One current Army officer, who asked to remain anonymous, agreed with that four-to-six-week estimate.
Some highly specialized repair technicians, however, might take “a year,” warned Jon Jeckell, a retired Army officer with extensive experience with tank maintenance. “That’s basic proficiency, and not with all of the tacit knowledge of a senior technician that develops an intuitive sense for problems, knows how to troubleshoot, and can improvise.” So, for some time, if certain high-tech components break — like the laser rangefinders essential to accurate long-range fire — Ukraine will have to send them back to Poland, Germany, or another country with infrastructure to support the Leopard II.
Fortunately for Ukraine, several European nations have that infrastructure, because the Leopard II is the most widely exported Western main battle tank of modern times. Many countries bought them second-hand from the Bundeswehr during its downsizing in the 1990s.
All told, said Meeker, who worked extensively with the Bundeswehr during his time in the Army, “the Leopard Benutzer (LEOBEN) user community… consists of 31 countries headed up by Germany’s BAAINBw,” the office for Bundeswehr Equipment, Information Technology and In-Service Support. After the 1990s sell-off, he said, “Germany has only around 300 Leopards, but there are literally thousands of Leopards around the world, in Europe, Scandinavia, the Middle East, North/South America, and Asia.”

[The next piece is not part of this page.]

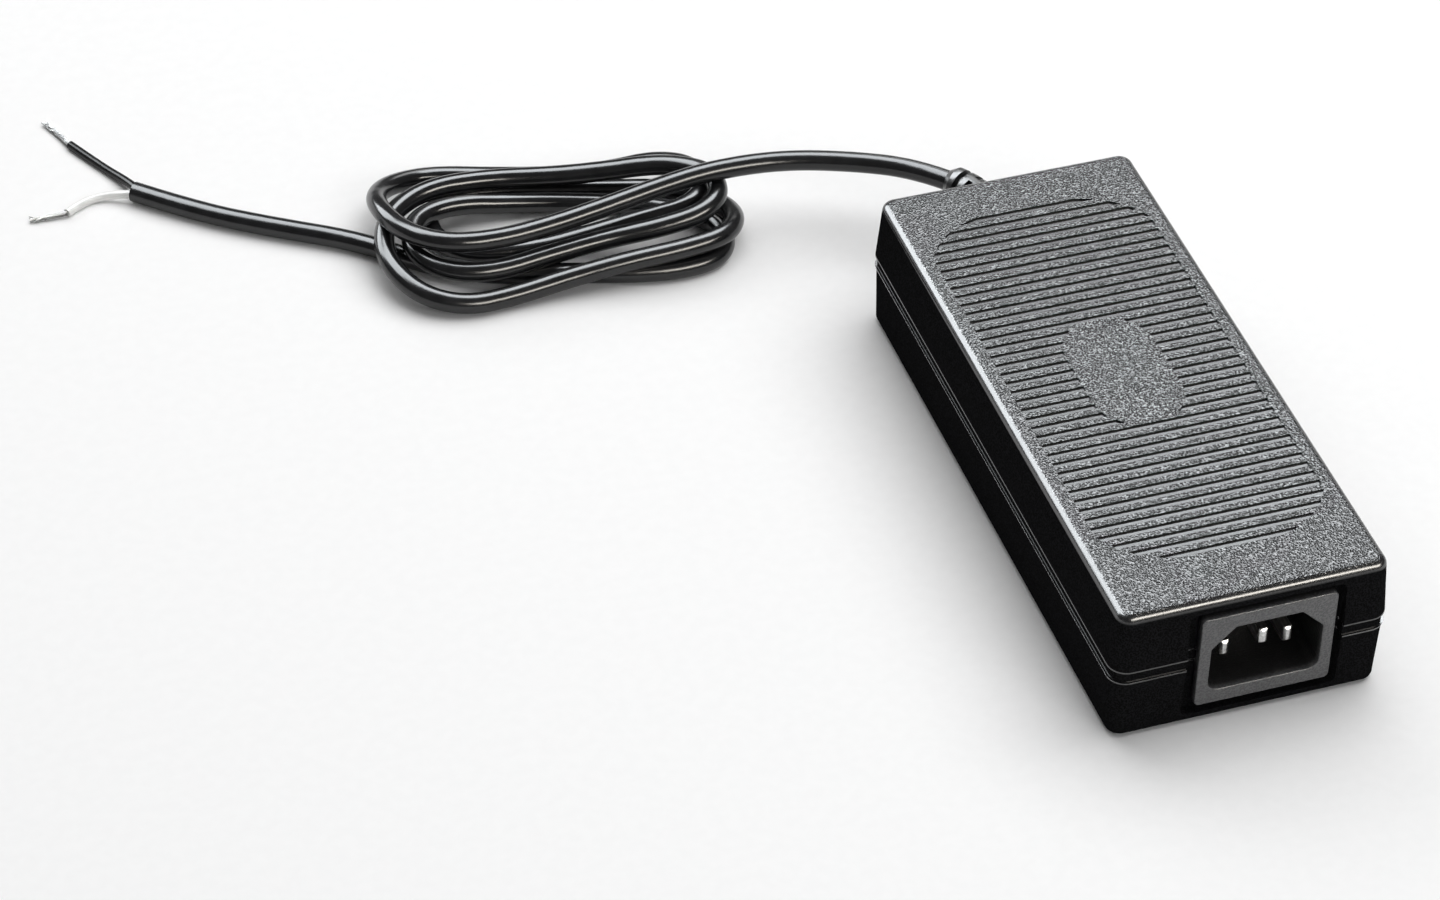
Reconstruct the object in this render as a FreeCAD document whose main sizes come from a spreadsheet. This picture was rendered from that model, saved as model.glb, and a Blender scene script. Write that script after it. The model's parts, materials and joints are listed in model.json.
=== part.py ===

On the downside, the Bundeswehr’s own Leopards may be in bad shape, because the German budget has short-changed the military in general and basic maintenance in particular for over a decade. Other European armies are a mixed bag.
“Austria, Denmark, Holland, Sweden, and Spain… were all reluctant to provide their Leopard tanks,” said Drummond. “In many cases this was because their fleets were old and needed to be upgraded.” To get the 300 tanks Ukraine has asked for into fighting shape, he worried, might take “three to six months.”